### Given instruction
Write out, word for word, only the data from its first line to the line containing "valve_rear_y = valve_front_y + valve_depth".

### Raw data
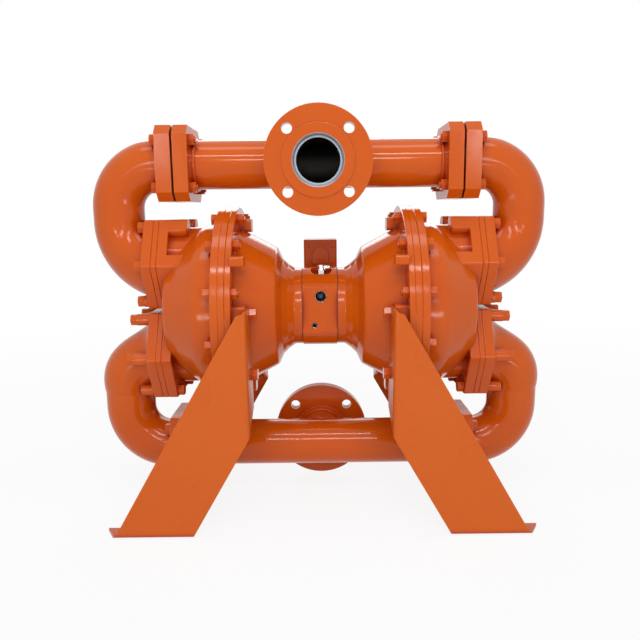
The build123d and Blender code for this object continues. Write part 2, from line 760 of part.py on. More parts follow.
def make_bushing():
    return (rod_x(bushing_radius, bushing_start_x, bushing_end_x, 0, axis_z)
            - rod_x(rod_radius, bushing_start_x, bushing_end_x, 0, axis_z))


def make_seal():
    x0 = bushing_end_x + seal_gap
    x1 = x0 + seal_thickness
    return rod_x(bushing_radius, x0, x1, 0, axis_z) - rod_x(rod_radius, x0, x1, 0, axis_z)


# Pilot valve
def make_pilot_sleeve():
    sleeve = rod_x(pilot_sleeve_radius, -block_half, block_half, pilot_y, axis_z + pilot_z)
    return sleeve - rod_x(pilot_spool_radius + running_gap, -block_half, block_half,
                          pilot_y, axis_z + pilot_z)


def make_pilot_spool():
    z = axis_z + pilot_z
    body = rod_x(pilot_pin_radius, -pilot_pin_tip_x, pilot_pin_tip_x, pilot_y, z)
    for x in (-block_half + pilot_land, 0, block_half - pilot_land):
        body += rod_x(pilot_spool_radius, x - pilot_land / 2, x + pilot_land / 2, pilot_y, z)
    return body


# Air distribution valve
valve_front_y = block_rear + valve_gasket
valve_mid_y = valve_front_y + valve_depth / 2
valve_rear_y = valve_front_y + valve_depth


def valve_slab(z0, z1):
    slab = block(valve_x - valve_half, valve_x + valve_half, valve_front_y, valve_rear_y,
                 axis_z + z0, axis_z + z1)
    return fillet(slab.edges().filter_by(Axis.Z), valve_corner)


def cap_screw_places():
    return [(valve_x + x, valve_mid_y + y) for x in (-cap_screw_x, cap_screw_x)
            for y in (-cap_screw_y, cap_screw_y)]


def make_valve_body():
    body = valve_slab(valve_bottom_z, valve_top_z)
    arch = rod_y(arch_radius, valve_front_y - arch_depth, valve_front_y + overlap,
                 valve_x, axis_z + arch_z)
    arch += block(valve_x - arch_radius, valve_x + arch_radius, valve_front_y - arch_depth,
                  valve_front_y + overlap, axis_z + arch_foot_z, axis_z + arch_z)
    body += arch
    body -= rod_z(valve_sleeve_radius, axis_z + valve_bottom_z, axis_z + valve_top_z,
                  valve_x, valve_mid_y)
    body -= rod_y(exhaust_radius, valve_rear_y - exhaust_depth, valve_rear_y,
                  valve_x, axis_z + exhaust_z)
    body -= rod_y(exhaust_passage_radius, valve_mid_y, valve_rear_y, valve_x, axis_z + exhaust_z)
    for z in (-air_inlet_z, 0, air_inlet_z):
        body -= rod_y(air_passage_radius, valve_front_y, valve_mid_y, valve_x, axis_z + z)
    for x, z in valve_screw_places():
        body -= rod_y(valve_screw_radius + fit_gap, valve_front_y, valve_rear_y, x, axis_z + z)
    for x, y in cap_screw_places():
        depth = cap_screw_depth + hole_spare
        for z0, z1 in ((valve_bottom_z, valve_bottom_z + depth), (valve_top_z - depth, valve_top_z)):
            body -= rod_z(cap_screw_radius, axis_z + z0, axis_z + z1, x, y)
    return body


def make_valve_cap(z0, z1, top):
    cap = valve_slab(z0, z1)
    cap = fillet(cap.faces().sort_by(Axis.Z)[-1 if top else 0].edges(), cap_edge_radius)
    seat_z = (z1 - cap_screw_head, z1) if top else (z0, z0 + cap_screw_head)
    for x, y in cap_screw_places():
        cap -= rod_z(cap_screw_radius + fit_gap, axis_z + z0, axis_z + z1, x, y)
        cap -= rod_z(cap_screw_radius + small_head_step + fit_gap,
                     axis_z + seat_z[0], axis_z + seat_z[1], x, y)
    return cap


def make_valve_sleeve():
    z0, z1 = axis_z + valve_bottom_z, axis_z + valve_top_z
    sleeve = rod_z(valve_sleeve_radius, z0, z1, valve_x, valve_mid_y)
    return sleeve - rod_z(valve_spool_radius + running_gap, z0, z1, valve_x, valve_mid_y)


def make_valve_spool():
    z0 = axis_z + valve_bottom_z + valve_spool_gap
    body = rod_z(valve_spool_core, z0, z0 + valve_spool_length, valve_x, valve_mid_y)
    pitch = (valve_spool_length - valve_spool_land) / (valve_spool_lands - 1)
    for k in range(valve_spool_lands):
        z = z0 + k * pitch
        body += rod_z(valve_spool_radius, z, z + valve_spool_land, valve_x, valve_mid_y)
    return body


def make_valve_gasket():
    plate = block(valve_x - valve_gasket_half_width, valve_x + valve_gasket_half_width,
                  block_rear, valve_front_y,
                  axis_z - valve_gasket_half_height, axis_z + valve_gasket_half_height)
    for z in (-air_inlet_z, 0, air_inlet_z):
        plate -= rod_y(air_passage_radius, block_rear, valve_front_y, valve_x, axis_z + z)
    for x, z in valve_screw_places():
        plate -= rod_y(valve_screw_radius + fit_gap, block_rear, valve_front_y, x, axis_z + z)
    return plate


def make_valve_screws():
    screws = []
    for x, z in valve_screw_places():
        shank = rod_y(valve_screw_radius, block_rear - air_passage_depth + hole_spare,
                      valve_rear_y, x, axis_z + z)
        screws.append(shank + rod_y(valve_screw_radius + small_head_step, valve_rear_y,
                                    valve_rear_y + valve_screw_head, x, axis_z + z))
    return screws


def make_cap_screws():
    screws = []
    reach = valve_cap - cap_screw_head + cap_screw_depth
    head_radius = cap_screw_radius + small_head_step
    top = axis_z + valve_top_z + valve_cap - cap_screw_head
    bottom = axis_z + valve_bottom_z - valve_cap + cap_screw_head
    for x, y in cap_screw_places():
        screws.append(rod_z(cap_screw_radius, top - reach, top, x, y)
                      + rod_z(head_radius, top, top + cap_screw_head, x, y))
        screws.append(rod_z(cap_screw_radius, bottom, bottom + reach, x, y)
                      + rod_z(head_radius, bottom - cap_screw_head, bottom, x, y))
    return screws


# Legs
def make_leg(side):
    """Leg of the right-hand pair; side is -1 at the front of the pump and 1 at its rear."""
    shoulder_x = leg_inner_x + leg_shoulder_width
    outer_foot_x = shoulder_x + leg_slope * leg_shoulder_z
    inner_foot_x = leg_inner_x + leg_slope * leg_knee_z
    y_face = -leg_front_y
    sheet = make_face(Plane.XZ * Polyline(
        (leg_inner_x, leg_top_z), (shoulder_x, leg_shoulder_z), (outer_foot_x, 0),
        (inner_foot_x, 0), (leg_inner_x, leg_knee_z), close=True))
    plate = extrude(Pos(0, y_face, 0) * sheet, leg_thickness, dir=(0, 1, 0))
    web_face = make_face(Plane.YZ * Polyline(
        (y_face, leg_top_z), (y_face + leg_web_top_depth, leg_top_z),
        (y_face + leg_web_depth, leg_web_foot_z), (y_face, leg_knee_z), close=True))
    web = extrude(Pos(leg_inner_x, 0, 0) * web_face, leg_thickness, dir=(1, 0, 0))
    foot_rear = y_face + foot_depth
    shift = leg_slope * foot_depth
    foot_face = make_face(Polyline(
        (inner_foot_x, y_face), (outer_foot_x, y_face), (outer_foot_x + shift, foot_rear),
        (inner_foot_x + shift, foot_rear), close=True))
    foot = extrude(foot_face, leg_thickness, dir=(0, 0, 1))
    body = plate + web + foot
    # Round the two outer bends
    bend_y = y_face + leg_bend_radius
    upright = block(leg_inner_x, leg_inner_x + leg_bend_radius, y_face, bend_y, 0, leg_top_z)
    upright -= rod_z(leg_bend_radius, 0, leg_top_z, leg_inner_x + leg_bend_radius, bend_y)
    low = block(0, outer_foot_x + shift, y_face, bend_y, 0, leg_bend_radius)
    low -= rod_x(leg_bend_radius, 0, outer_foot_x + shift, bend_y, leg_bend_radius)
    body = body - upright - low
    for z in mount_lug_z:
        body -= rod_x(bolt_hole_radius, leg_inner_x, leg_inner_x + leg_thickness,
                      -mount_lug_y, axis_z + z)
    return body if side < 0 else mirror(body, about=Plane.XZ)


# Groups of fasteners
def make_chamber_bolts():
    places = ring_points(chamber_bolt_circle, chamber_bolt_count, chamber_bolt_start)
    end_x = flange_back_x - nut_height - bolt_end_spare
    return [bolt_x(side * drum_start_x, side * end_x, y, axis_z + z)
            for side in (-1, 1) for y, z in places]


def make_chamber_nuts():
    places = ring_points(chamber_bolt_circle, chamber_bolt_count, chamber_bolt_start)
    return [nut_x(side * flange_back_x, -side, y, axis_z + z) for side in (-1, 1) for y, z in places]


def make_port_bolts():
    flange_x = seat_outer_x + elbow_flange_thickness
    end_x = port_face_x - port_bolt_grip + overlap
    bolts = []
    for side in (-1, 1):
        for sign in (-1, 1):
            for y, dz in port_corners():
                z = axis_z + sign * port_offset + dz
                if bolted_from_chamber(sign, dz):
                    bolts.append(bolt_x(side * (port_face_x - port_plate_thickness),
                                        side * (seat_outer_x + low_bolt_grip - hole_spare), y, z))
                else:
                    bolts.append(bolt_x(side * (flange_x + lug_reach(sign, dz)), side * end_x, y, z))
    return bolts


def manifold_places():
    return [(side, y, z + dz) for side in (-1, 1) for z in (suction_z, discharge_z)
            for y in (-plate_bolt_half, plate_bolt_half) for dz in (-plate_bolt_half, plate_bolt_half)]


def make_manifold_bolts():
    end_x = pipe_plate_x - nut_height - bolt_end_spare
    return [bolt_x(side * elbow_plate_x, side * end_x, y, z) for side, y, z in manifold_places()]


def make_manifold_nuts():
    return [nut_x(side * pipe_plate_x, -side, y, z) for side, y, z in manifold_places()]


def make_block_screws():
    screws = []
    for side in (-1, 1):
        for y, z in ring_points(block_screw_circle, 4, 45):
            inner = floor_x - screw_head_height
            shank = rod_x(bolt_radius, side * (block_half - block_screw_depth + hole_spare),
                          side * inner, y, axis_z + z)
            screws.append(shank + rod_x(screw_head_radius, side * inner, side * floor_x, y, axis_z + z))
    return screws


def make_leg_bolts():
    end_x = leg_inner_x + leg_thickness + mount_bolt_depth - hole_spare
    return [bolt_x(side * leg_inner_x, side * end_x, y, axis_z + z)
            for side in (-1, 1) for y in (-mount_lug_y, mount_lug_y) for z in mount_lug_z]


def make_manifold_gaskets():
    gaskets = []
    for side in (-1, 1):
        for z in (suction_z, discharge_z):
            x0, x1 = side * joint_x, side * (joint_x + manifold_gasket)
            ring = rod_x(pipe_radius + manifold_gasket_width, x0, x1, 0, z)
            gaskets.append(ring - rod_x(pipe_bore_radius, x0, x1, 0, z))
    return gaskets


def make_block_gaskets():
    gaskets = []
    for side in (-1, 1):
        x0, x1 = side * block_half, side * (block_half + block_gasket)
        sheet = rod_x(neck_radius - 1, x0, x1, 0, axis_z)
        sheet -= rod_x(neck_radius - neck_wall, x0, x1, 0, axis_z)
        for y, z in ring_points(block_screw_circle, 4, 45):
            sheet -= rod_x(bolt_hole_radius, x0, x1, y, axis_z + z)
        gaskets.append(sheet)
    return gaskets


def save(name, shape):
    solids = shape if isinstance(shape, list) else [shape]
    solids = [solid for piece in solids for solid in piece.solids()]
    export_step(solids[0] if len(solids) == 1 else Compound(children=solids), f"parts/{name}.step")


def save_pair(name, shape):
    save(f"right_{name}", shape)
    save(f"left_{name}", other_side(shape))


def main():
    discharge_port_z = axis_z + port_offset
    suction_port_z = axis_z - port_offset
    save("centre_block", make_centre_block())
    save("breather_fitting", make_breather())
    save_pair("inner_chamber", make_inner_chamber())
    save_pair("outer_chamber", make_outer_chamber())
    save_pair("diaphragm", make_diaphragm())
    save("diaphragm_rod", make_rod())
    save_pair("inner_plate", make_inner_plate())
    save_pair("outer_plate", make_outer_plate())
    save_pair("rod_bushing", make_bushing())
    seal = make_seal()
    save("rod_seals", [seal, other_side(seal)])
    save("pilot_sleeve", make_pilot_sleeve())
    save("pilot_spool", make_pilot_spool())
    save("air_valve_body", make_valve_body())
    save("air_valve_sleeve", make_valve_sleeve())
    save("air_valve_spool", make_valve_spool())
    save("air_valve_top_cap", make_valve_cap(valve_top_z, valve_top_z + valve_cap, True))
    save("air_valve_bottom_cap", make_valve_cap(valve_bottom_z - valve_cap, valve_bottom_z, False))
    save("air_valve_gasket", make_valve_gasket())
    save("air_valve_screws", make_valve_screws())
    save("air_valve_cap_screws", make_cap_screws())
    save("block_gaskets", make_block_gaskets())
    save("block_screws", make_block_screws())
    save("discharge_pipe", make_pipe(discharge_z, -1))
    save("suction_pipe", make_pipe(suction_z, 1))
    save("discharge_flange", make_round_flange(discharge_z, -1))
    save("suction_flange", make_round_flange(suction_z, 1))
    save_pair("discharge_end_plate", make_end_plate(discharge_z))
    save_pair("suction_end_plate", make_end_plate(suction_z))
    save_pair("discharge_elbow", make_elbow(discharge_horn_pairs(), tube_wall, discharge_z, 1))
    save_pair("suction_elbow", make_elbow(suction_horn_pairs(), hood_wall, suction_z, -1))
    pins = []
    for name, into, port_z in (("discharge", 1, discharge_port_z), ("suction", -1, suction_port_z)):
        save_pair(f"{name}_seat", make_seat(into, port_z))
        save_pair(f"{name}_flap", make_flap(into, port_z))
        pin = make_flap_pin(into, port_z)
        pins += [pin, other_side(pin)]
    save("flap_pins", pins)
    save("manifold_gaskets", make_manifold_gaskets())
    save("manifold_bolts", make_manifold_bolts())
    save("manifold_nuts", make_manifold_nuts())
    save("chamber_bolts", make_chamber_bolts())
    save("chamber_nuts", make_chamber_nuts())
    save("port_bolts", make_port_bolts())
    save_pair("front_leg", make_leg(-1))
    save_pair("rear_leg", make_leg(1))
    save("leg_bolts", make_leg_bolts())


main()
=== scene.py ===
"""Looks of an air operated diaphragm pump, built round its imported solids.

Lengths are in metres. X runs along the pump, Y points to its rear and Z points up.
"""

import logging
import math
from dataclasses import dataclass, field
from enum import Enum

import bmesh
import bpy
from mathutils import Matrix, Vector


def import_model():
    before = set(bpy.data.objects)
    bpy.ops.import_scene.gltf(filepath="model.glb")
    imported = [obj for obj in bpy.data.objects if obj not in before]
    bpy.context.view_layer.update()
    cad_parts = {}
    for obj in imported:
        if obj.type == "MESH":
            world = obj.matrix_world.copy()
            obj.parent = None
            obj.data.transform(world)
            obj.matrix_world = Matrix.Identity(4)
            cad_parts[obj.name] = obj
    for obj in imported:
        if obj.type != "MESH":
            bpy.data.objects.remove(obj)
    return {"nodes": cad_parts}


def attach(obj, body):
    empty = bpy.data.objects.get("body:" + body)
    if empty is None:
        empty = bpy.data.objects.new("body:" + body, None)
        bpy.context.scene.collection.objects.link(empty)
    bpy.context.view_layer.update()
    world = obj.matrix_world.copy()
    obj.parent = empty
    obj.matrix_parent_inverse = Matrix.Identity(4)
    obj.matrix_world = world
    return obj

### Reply
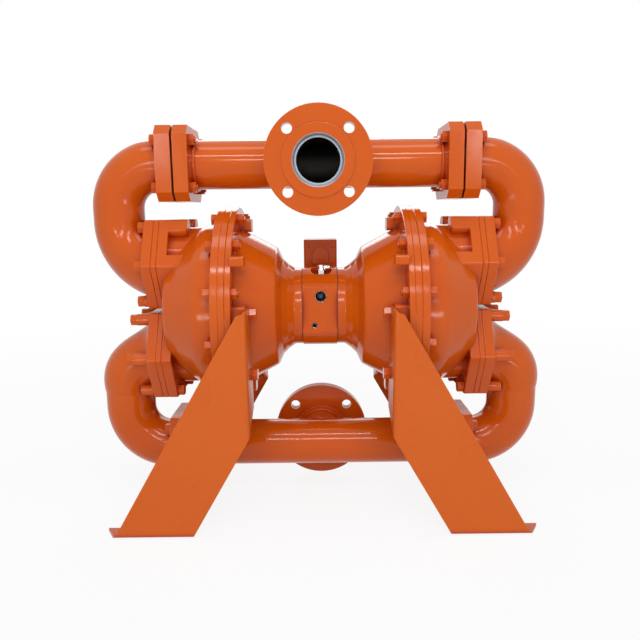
The build123d and Blender code for this object continues. Write part 2, from line 760 of part.py on. More parts follow.
def make_bushing():
    return (rod_x(bushing_radius, bushing_start_x, bushing_end_x, 0, axis_z)
            - rod_x(rod_radius, bushing_start_x, bushing_end_x, 0, axis_z))


def make_seal():
    x0 = bushing_end_x + seal_gap
    x1 = x0 + seal_thickness
    return rod_x(bushing_radius, x0, x1, 0, axis_z) - rod_x(rod_radius, x0, x1, 0, axis_z)


# Pilot valve
def make_pilot_sleeve():
    sleeve = rod_x(pilot_sleeve_radius, -block_half, block_half, pilot_y, axis_z + pilot_z)
    return sleeve - rod_x(pilot_spool_radius + running_gap, -block_half, block_half,
                          pilot_y, axis_z + pilot_z)


def make_pilot_spool():
    z = axis_z + pilot_z
    body = rod_x(pilot_pin_radius, -pilot_pin_tip_x, pilot_pin_tip_x, pilot_y, z)
    for x in (-block_half + pilot_land, 0, block_half - pilot_land):
        body += rod_x(pilot_spool_radius, x - pilot_land / 2, x + pilot_land / 2, pilot_y, z)
    return body


# Air distribution valve
valve_front_y = block_rear + valve_gasket
valve_mid_y = valve_front_y + valve_depth / 2
valve_rear_y = valve_front_y + valve_depth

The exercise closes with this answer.